Adding Compute-Context-Length(CCL)

vjanfaza · vjanfaza · commit a4fca59c9528 · 2025-10-19T20:13:16.000-07:00
Signed-off-by: Vahid Janfaza &lt;vjanfaza@qti.qualcomm.com&gt;
diff --git a/QEfficient/transformers/models/modeling_auto.py b/QEfficient/transformers/models/modeling_auto.py
@@ -2236,7 +2236,7 @@ def __init__(
         self.comp_ctx_lengths_decode = kwargs.pop("comp_ctx_lengths_decode", None)
         ctx_len = kwargs.pop("ctx_len", None)

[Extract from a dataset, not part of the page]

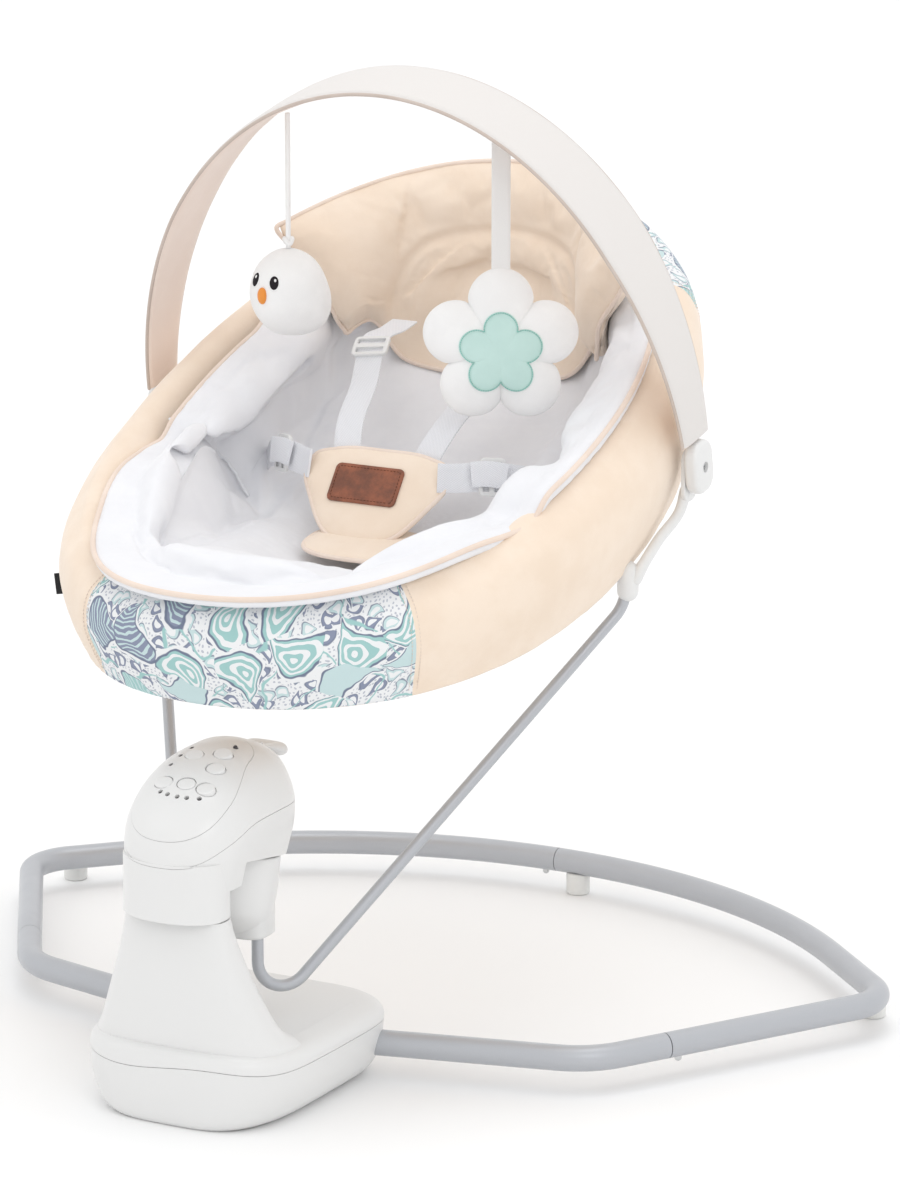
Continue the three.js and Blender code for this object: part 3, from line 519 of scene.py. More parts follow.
def plastic(name, tone, roughness, grain=0.02):
    """Moulded plastic: slight tint drift over the part, fine spark-eroded grain, soft gloss."""
    paint = Paint(name, roughness, Coat_Weight=0.12, Coat_Roughness=0.15)
    paint.colour(paint.mix(paint.noise(2.5, 1), shaded(tone, 0.975), tone))
    paint.put(paint.shader.inputs["Roughness"],
              paint.math("MULTIPLY_ADD", paint.noise(4, 1), 0.1 * roughness, roughness * 0.95))
    return paint.bump(paint.noise(2200, 1), grain * 0.3, 0.1).material


def coated_tube(name, tone):
    """Powder-coated tube with a fine metallic fleck."""
    paint = Paint(name, 0.38, 0.35, Coat_Weight=0.2, Coat_Roughness=0.25)
    fleck = paint.noise(1800, 2)
    paint.colour(paint.mix(fleck, shaded(tone, 0.93), shaded(tone, 1.05)))
    paint.rough(paint.noise(35, 4), 0.34, 0.44)
    return paint.bump(paint.noise(1500, 3), 0.02, 0.6).material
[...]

         prefill_seq_len = kwargs.pop("prefill_seq_len", 128)
-        
+
         if self.comp_ctx_lengths_prefill and prefill_seq_len > 1:
             self.comp_ctx_lengths_prefill, self.comp_ctx_lengths_decode = process_ccl_specializations(
                 self.comp_ctx_lengths_prefill, self.comp_ctx_lengths_decode, ctx_len
@@ -2340,7 +2340,7 @@ def from_pretrained(
         comp_ctx_lengths_decode = kwargs.pop("comp_ctx_lengths_decode", None)
         ctx_len = kwargs.pop("ctx_len", None)
         prefill_seq_len = kwargs.pop("prefill_seq_len", 128)
-        
+
         if comp_ctx_lengths_prefill and prefill_seq_len > 1:
             comp_ctx_lengths_prefill, comp_ctx_lengths_decode = process_ccl_specializations(
                 comp_ctx_lengths_prefill, comp_ctx_lengths_decode, ctx_len
@@ -2649,9 +2649,9 @@ def build_decode_specialization(
             of the prefill specialization (e.g., if prefill_seq_len is 1 and not continuous batching).
         """
         if prefill_seq_len == 1:
-            if not self.continuous_batching or batch_size==1:
+            if not self.continuous_batching or batch_size == 1:
                 return None  # Avoid duplication with prefill
-            
+
         spec = {
             "batch_size": full_batch_size if self.continuous_batching else batch_size,
             "seq_len": (num_speculative_tokens + 1) if self.is_tlm else 1,
diff --git a/examples/qwen3moe_example/ccl_qwen3moe_inference.py b/examples/qwen3moe_example/ccl_qwen3moe_inference.py
@@ -16,31 +16,31 @@
 # We will use prompt_len=1 for compilation for both cb and non-cb inference
 """
 
-ctx_len = 65536
+ctx_len = 32768
 prefill_seq_len = 1
 # In moe models when compiling with prefill_seq_len=1 and non-continuous-batching mode, prefill and decode will share the same specializations.
-comp_ctx_lengths_prefill = [4096,8192,16384,32768,ctx_len]
-comp_ctx_lengths_decode = [4096,8192,16384,32768,ctx_len]
+comp_ctx_lengths_prefill = [4096, 8192, 16384, ctx_len]
+comp_ctx_lengths_decode = [4096, 8192, 16384, ctx_len]
 
 model = QEFFAutoModelForCausalLM.from_pretrained(
     model_name,
     comp_ctx_lengths_prefill=comp_ctx_lengths_prefill,
     comp_ctx_lengths_decode=comp_ctx_lengths_decode,
     ctx_len=ctx_len,
-    continuous_batching=False,
+    continuous_batching=True,
     prefill_seq_len=prefill_seq_len,
 )
-    # prefill_seq_len=prefill_seq_len,
+# prefill_seq_len=prefill_seq_len,
 model.compile(
     prefill_seq_len=prefill_seq_len,
     ctx_len=ctx_len,
-    batch_size=1,
+    full_batch_size=1,
     num_cores=16,
     num_devices=4,
     mxfp6_matmul=True,
     mxint8_kv_cache=True,
     mos=1,
 )
-    # mos=1,
+# mos=1,
 tokenizer = AutoTokenizer.from_pretrained(model_name)
 exec_info = model.generate(prompts=Constants.INPUT_STR, tokenizer=tokenizer)